• **MATERIAL**
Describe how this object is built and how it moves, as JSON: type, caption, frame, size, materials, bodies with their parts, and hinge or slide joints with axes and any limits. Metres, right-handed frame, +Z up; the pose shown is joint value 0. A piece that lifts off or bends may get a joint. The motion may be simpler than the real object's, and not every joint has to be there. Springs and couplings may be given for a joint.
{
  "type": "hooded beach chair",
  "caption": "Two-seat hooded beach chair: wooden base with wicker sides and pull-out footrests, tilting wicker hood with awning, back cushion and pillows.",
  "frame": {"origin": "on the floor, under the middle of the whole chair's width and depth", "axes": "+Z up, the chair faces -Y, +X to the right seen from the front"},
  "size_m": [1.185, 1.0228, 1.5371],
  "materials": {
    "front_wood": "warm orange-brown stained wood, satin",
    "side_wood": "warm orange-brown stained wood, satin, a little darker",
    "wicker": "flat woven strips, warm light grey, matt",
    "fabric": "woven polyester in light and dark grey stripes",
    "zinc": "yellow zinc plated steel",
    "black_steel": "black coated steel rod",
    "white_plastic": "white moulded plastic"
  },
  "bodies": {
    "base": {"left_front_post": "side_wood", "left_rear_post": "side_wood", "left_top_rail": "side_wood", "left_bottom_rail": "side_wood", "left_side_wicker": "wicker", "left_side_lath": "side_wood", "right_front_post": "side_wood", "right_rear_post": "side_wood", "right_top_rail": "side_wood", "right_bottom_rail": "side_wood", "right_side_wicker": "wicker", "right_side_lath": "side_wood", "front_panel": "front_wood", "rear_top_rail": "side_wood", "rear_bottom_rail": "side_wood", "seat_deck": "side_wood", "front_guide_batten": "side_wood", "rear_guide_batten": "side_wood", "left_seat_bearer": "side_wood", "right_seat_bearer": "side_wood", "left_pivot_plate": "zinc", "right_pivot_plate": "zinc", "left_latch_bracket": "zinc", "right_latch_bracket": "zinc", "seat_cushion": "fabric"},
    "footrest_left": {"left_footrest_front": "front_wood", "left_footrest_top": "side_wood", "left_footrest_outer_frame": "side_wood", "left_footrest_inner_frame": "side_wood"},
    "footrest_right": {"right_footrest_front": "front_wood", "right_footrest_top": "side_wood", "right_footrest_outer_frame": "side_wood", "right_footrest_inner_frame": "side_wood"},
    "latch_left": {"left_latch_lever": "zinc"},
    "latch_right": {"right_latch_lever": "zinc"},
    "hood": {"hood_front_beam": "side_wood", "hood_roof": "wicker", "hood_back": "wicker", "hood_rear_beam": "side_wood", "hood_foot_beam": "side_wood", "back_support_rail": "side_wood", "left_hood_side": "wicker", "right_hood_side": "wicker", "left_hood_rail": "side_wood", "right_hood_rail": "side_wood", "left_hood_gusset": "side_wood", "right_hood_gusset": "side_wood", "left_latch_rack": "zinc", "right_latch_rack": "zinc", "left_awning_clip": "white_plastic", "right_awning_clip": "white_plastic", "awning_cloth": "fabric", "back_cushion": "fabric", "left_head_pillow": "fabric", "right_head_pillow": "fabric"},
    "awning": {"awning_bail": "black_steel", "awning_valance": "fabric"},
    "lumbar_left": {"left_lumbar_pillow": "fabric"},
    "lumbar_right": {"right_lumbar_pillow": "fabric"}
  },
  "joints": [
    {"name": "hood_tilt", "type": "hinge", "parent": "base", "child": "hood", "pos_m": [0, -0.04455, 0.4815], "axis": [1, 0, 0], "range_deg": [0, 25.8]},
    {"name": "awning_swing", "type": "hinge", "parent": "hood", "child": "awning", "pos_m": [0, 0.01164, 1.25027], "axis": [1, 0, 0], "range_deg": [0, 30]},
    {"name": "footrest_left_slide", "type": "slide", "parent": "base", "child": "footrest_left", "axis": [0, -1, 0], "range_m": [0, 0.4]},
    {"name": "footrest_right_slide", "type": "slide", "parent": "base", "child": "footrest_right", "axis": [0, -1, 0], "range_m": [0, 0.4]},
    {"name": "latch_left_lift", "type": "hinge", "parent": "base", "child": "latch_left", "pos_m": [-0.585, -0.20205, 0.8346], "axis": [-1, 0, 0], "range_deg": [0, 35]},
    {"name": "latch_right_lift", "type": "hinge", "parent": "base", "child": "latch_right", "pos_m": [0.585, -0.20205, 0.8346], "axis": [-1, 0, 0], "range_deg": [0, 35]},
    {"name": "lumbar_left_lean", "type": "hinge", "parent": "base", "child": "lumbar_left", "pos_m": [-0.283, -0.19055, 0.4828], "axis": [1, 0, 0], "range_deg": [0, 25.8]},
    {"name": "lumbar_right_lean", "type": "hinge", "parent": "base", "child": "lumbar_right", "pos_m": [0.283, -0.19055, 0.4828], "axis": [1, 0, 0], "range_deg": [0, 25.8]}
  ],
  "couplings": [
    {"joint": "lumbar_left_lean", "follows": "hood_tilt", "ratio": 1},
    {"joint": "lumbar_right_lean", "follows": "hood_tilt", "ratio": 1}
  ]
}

...

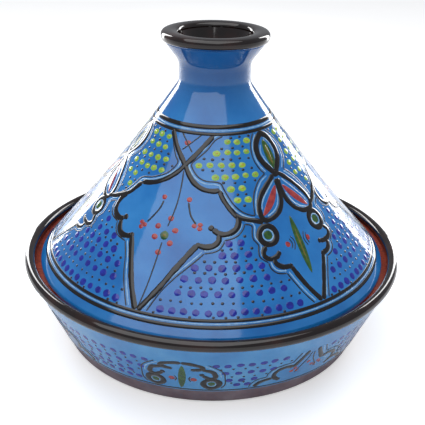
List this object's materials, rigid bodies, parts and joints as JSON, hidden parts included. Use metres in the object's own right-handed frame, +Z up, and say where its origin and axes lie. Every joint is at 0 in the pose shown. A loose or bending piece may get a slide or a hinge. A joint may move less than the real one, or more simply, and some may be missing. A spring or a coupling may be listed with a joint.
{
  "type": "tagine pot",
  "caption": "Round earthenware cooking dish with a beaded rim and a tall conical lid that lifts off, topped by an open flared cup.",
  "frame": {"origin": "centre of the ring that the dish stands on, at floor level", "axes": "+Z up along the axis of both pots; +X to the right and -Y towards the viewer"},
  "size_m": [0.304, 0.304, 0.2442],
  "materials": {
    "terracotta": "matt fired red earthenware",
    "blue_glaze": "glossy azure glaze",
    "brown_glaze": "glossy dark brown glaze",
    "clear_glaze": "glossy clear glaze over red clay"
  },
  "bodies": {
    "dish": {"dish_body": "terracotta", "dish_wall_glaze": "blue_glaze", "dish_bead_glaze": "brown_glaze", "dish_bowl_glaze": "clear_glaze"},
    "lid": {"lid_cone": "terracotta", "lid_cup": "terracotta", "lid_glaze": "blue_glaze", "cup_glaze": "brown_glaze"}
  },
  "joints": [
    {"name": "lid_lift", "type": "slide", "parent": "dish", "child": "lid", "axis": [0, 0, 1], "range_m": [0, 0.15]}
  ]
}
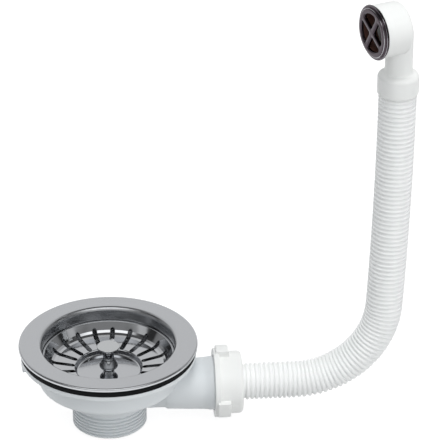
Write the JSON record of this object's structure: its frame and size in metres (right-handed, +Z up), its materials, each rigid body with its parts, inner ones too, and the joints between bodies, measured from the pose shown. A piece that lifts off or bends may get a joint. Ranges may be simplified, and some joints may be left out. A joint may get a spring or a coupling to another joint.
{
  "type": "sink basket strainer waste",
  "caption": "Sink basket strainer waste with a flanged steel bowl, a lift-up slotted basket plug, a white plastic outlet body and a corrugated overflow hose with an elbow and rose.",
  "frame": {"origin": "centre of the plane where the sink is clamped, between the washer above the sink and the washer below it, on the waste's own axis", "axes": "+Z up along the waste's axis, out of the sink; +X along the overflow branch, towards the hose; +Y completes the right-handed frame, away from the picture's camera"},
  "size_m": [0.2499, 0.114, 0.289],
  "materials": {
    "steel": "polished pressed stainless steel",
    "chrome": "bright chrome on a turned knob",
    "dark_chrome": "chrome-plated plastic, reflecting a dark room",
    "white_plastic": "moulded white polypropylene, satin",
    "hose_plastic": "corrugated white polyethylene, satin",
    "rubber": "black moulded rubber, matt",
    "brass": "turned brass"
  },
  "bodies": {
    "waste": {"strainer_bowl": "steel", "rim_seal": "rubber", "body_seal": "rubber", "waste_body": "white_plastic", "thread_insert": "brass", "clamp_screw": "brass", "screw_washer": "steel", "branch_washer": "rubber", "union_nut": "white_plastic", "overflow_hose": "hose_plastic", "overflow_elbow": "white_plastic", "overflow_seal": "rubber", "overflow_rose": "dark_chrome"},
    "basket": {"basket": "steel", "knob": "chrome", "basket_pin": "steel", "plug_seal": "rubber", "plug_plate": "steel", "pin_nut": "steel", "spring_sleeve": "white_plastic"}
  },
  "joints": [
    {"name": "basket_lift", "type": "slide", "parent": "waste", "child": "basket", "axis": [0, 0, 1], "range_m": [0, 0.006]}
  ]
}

• **DESCRIPTION OF THE TASK**
Return each line with "between".

• **OUTPUT BELOW**
Write the JSON record of this object's structure: its frame and size in metres (right-handed, +Z up), its materials, each rigid body with its parts, inner ones too, and the joints between bodies, measured from the pose shown. A piece that lifts off or bends may get a joint. Ranges may be simplified, and some joints may be left out. A joint may get a spring or a coupling to another joint.
  "frame": {"origin": "centre of the plane where the sink is clamped, between the washer above the sink and the washer below it, on the waste's own axis", "axes": "+Z up along the waste's axis, out of the sink; +X along the overflow branch, towards the hose; +Y completes the right-handed frame, away from the picture's camera"},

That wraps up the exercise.